AVAILABLE DATA:
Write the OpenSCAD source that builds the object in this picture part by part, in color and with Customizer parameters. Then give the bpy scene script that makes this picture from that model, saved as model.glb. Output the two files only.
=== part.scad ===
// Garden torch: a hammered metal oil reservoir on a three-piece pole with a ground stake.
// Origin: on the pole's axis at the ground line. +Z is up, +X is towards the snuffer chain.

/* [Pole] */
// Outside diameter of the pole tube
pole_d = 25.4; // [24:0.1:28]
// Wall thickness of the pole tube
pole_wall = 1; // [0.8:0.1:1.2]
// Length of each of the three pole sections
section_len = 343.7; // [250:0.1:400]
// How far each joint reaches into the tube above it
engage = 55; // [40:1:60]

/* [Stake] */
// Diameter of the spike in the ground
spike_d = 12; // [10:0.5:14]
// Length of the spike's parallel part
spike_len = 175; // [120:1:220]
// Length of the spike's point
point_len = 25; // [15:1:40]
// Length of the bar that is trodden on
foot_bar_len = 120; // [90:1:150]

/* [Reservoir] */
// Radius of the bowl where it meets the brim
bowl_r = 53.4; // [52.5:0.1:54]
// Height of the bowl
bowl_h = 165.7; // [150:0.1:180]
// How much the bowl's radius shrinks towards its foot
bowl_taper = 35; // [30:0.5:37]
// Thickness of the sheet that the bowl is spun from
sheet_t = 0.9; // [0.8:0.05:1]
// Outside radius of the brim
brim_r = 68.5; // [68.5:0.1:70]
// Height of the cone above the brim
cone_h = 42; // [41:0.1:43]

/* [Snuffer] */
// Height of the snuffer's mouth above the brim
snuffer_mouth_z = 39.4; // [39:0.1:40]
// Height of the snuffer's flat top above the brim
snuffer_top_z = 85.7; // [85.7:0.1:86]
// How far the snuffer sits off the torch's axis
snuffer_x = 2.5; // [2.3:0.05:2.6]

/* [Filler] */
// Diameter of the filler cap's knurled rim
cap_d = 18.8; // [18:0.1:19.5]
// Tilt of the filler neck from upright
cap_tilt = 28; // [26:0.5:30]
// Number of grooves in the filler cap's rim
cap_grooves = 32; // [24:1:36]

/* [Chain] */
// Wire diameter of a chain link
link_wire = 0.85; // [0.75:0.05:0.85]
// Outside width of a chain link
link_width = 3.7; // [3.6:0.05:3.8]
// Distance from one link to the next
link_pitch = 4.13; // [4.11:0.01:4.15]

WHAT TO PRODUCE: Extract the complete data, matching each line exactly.

EXPECTED ANSWER:
Write the OpenSCAD source that builds the object in this picture part by part, in color and with Customizer parameters. Then give the bpy scene script that makes this picture from that model, saved as model.glb. Output the two files only.
=== part.scad ===
// Garden torch: a hammered metal oil reservoir on a three-piece pole with a ground stake.
// Origin: on the pole's axis at the ground line. +Z is up, +X is towards the snuffer chain.

/* [Pole] */
// Outside diameter of the pole tube
pole_d = 25.4; // [24:0.1:28]
// Wall thickness of the pole tube
pole_wall = 1; // [0.8:0.1:1.2]
// Length of each of the three pole sections
section_len = 343.7; // [250:0.1:400]
// How far each joint reaches into the tube above it
engage = 55; // [40:1:60]

/* [Stake] */
// Diameter of the spike in the ground
spike_d = 12; // [10:0.5:14]
// Length of the spike's parallel part
spike_len = 175; // [120:1:220]
// Length of the spike's point
point_len = 25; // [15:1:40]
// Length of the bar that is trodden on
foot_bar_len = 120; // [90:1:150]

/* [Reservoir] */
// Radius of the bowl where it meets the brim
bowl_r = 53.4; // [52.5:0.1:54]
// Height of the bowl
bowl_h = 165.7; // [150:0.1:180]
// How much the bowl's radius shrinks towards its foot
bowl_taper = 35; // [30:0.5:37]
// Thickness of the sheet that the bowl is spun from
sheet_t = 0.9; // [0.8:0.05:1]
// Outside radius of the brim
brim_r = 68.5; // [68.5:0.1:70]
// Height of the cone above the brim
cone_h = 42; // [41:0.1:43]

/* [Snuffer] */
// Height of the snuffer's mouth above the brim
snuffer_mouth_z = 39.4; // [39:0.1:40]
// Height of the snuffer's flat top above the brim
snuffer_top_z = 85.7; // [85.7:0.1:86]
// How far the snuffer sits off the torch's axis
snuffer_x = 2.5; // [2.3:0.05:2.6]

/* [Filler] */
// Diameter of the filler cap's knurled rim
cap_d = 18.8; // [18:0.1:19.5]
// Tilt of the filler neck from upright
cap_tilt = 28; // [26:0.5:30]
// Number of grooves in the filler cap's rim
cap_grooves = 32; // [24:1:36]

/* [Chain] */
// Wire diameter of a chain link
link_wire = 0.85; // [0.75:0.05:0.85]
// Outside width of a chain link
link_width = 3.7; // [3.6:0.05:3.8]
// Distance from one link to the next
link_pitch = 4.13; // [4.11:0.01:4.15]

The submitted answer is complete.